Wie zuerst das deutsche «Handelsblatt» berichtete, hat Rheinmetall in Belgien 50 Leopard-1-Panzer gekauft, die der Konzern für die Ukraine aufbereiten soll. Verkäufer ist das belgische Unternehmen OIP Land Systems, nachdem die Ruag ihre Exemplare des leichten Panzers nicht exportieren durfte. Der CEO Freddy Versluys kann sich über eine frühere Investition freuen, die sich nun satt auszahlt.

Für die belgischen Waffenhändler ist der Verkauf sicher ein gutes Geschäft. Zwar ist nicht klar, was Deutschland für die Leopard 1 gezahlt hat, doch der Einkauf war günstig. OIP Land Systems hat die Panzer zwischen 2014 und 2017 erstanden und 10'000 bis 15'000 Euro pro Exemplar gezahlt.

Für Russland gibt es noch mehr üble Nachrichten: Die Versorgung mit ohnehin knappen Nachtsichtgeräten verschlechtert sich, nachdem eine heftige Explosion die russische Stadt Sergijew Possad erschüttert hat. Dort ist eine Fabrik des staatlichen Rüstungskonzerns Rostec in die Luft geflogen, in dem optische Geräte produziert worden sind.

Anscheinend hat ein Unfall zur Explosion geführt, die eine Person getötet hat. Mindestens 30 Personen musste ins Spital eingeliefert werden: Sechs Menschen müssen intensivmedizinisch behandelt werden. Die örtlichen Behörden ermitteln nun wegen der Verletzung von Sicherheitsbestimmungen.

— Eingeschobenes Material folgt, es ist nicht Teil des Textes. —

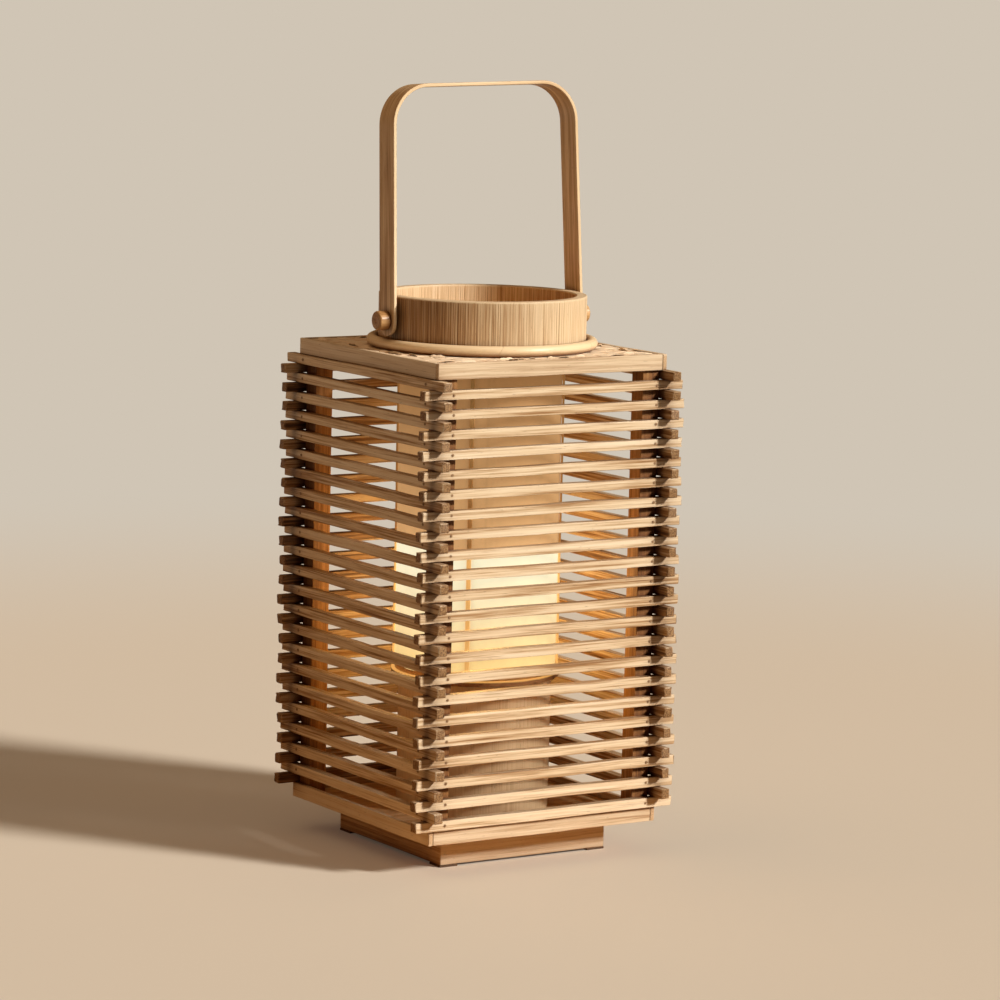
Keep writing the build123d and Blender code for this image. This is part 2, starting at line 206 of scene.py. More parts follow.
class Surface:
    """Grids of points gathered into one mesh."""

    def __init__(self):
        self.points, self.grain, self.tone = [], [], []
        self.faces, self.ends = [], []
        self.count = 0

    def grid(self, points, grain, tone, loop=False, closed=True, end_rings=0):
        """Stations x section points. Closed sections get an end face at each open end."""
        stations, around = points.shape[:2]
        index = np.arange(stations * around).reshape(stations, around) + self.count
        rows = np.concatenate([index, index[:1]]) if loop else index
        columns = np.concatenate([rows, rows[:, :1]], axis=1) if closed else rows
        quads = np.stack([columns[:-1, :-1], columns[:-1, 1:], columns[1:, 1:], columns[1:, :-1]], -1)
        ring = np.arange(len(quads))
        edge = np.minimum(ring, len(quads) - 1 - ring) < end_rings
        self.faces += quads.reshape(-1, 4).tolist()
        self.ends += np.repeat(np.where(edge, END_RIM, 0.0), quads.shape[1]).tolist()
        if closed and not loop:
            self.faces += [index[0][::-1].tolist(), index[-1].tolist()]
            self.ends += [CUT_END, CUT_END]
        self.points.append(points.reshape(-1, 3))
        self.grain.append(grain.reshape(-1, 3))
        self.tone.append(np.broadcast_to(tone, (stations, around)).reshape(-1))
        self.count += stations * around

    def build(self, name, material, body, slot, *nodes, sharp=40):
        """Makes the piece, which rides on its body in place of the CAD nodes."""
        mesh = bpy.data.meshes.new(name)
        mesh.from_pydata(np.concatenate(self.points).tolist(), [], self.faces)
        mesh.attributes.new("grain", "FLOAT_VECTOR", "POINT").data.foreach_set(
            "vector", np.concatenate(self.grain).astype(np.float32).ravel())
        mesh.attributes.new("tone", "FLOAT", "POINT").data.foreach_set(
            "value", np.concatenate(self.tone).astype(np.float32))
        mesh.attributes.new("end", "FLOAT", "FACE").data.foreach_set(
            "value", np.array(self.ends, np.float32))
        shape = bmesh.new()
        shape.from_mesh(mesh)
        bmesh.ops.remove_doubles(shape, verts=shape.verts, dist=1e-6)
        bmesh.ops.recalc_face_normals(shape, faces=shape.faces)
        shape.to_mesh(mesh)
        shape.free()
        mesh.shade_smooth()
        mesh.set_sharp_from_angle(angle=radians(sharp))
        mesh.materials.append(MATERIALS[material])
        piece = new_object(name, mesh)
        normals = piece.modifiers.new("flat_faces", "WEIGHTED_NORMAL")
        normals.keep_sharp = True
        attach(piece, body)
        if nodes:
            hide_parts(*nodes)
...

Russisches Militärdepot bei der Stadt Ulan-Ude.
Russisches Militärdepot bei der Stadt Ulan-Ude.
Military Informant / VK

Nicht nur bei der Produktion hapert es in Russland – auch die Lager leeren sich: Wie die «Moscow Times» berichtet, ist das grösste nationale Depot Vagzhanovo nur noch zu 60 Prozent gefüllt. Während vor dem Krieg auf Satellitenbildern noch 3840 Panzer aus der Sowjet-Zeit zu sehen sind, sind es nun, sollen es im November 2022 nur noch 2600 sein.